There is hope, but it requires change—not just in behavior but in the way we think about family duty, our individual worth, and the patterns we've been taught.

  1. The first step is becoming aware of these patterns. Are you making decisions out of fear, guilt, or obligation? Or are they indeed your own? Once you can see the difference, you can start choosing differently.

  2. It's essential to have honest conversations with your parents (as hard as this can be). Express your appreciation for their sacrifices and talk about your dreams. While these conversations may be uncomfortable (because we do not have them often), they can be transformative in building mutual understanding. Many movies show how conversation CAN happen (e.g., Our Family Wedding, Encanto, In the Heights, Father of the Bride, Real Women Have Curves).
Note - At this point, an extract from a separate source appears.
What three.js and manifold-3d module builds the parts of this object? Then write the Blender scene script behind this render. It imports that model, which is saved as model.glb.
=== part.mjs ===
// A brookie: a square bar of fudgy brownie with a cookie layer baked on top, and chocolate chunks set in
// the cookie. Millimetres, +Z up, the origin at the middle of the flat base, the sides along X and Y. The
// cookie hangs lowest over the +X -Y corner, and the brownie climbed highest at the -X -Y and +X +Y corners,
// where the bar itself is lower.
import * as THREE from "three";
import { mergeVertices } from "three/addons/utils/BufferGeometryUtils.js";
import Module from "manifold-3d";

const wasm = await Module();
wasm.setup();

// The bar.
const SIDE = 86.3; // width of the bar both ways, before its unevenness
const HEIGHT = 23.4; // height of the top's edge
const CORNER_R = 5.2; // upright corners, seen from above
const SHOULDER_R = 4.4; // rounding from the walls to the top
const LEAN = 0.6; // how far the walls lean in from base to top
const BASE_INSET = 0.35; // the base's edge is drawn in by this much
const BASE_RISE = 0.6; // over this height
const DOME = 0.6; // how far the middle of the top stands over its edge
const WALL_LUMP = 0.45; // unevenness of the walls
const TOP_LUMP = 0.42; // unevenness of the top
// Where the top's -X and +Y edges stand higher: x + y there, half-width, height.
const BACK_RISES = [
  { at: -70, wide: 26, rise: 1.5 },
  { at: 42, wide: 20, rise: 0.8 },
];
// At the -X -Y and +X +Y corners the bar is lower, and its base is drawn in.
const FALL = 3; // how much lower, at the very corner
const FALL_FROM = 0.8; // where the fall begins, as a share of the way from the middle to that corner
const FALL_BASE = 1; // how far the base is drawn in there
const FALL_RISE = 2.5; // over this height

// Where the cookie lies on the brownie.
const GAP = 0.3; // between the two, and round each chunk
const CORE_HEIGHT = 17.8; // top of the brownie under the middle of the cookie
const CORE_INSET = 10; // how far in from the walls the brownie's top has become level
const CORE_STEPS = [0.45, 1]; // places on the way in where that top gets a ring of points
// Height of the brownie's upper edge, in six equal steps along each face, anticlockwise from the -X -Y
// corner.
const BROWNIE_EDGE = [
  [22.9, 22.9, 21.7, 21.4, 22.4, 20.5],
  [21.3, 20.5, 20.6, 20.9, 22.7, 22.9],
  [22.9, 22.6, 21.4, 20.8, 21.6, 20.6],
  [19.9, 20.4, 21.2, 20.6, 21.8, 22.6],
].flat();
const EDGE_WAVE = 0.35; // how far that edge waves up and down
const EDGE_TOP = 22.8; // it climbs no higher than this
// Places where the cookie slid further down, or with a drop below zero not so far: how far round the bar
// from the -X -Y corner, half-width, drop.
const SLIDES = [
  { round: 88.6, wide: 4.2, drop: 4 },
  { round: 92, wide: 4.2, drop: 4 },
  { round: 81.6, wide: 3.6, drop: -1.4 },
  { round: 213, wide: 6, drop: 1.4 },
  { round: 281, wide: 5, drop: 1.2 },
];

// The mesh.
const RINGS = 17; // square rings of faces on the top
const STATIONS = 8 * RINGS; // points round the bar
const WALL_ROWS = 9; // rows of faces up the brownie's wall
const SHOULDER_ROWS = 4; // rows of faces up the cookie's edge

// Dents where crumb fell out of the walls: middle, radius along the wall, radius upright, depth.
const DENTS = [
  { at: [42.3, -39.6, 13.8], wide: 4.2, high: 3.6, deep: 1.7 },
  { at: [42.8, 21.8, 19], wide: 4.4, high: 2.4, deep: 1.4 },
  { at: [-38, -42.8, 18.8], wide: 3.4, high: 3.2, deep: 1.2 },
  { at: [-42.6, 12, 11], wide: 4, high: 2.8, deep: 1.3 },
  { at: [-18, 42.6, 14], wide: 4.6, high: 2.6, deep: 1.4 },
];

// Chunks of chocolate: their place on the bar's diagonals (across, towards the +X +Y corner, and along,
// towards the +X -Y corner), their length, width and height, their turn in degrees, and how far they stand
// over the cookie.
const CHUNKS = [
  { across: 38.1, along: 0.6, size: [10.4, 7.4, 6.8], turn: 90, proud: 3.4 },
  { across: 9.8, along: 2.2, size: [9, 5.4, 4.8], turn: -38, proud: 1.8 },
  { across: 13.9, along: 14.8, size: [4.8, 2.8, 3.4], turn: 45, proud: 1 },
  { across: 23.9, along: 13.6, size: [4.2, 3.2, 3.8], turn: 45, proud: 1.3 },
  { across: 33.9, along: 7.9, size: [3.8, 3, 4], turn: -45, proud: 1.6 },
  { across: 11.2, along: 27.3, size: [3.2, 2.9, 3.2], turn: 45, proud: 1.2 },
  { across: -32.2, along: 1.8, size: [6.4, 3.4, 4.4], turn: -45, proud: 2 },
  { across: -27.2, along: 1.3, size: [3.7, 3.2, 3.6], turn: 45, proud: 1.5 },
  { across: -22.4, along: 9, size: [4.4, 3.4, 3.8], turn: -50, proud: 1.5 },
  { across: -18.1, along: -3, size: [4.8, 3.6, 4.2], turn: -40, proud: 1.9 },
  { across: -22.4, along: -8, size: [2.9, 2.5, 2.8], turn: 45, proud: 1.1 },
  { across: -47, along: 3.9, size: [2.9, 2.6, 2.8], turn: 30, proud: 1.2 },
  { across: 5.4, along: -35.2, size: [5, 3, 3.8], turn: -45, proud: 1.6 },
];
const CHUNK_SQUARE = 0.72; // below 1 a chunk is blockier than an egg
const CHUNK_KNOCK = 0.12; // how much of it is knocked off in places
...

  3. Set boundaries that allow you to pursue your dreams while supporting your family in ways that feel right for you. Boundaries aren't about cutting people off; they're about advocating for your needs and prioritizing your own well-being.
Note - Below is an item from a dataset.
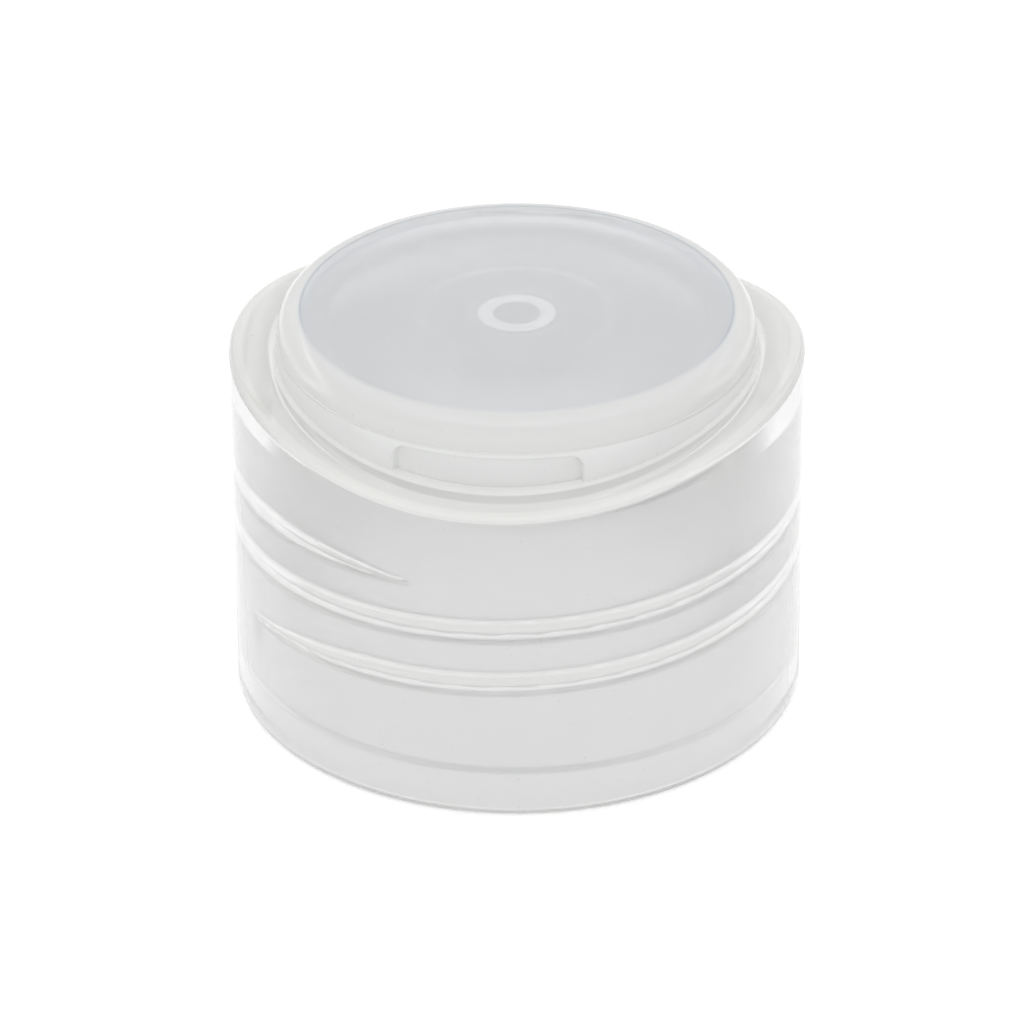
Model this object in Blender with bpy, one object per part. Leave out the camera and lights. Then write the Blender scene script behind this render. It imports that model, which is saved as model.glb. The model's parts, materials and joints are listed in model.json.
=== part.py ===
"""Flip top cap for a screw neck bottle: a threaded base and the lid that hinges on it.

The real cap is one moulding in natural polypropylene. Base and lid are two solids here, parted
at the thin hinge behind the lid, so that the lid can turn. Metres, +Z up, origin at the centre
of the bottom rim, thumb recess towards -Y and hinge towards +Y.
"""
import math

import bmesh
import bpy
from mathutils import Matrix, Vector

# Neck and skirt of the base
BORE_RADIUS = 0.0123
SKIRT_WALL = 0.0019
NECK_DEPTH = 0.0149
FOOT_ROUND = 0.0003
LEAD_DEPTH = 0.0019
LEAD_STEP = 0.0005
LEAD_CHAMFER = 0.00025

# Thread inside the skirt, a single right-hand start
THREAD_PITCH = 0.00295
THREAD_TURNS = 2.14
THREAD_DEPTH = 0.00105
THREAD_START_HEIGHT = 0.00613
THREAD_START_ANGLE = math.radians(-67.5)
THREAD_LOWER_ROOT = 0.00062
THREAD_UPPER_ROOT = 0.00072
THREAD_CREST = 0.0003
THREAD_ROUND = 0.00012
THREAD_RUN_OUT = math.radians(16)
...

  4. Understand that guilt is typical but doesn't have to control your decisions. Give yourself permission to dream and pursue what makes you fulfilled. You can carry the legacy of your family's sacrifices and create your own path.

For example, in the movie In the Heights, Kevin Rosario, played by Jimmy Smits, says to his daughter, Nina, “Wow, this is it, mija. This is the moment you do better than me. Not because of a fancy degree—is it because you see a future that I can’t,”. This beautifully captures the moment when a parent recognizes their child’s individual path, even if it is different from what they envisioned.

Moving Forward

Feeling guilty about your dreams doesn't mean you have to give them up. Pursuing your dreams can be a way of honoring the sacrifices your family made by making the most of the opportunities they worked so hard to give you. Change isn't easy, but with awareness, communication, and self-compassion, it's possible to break the cycle of guilt and forge a life that's true to you.

You deserve to dream. 

You deserve to live a life that feels like yours. 

Your parents' sacrifices were meant to open doors, not close them.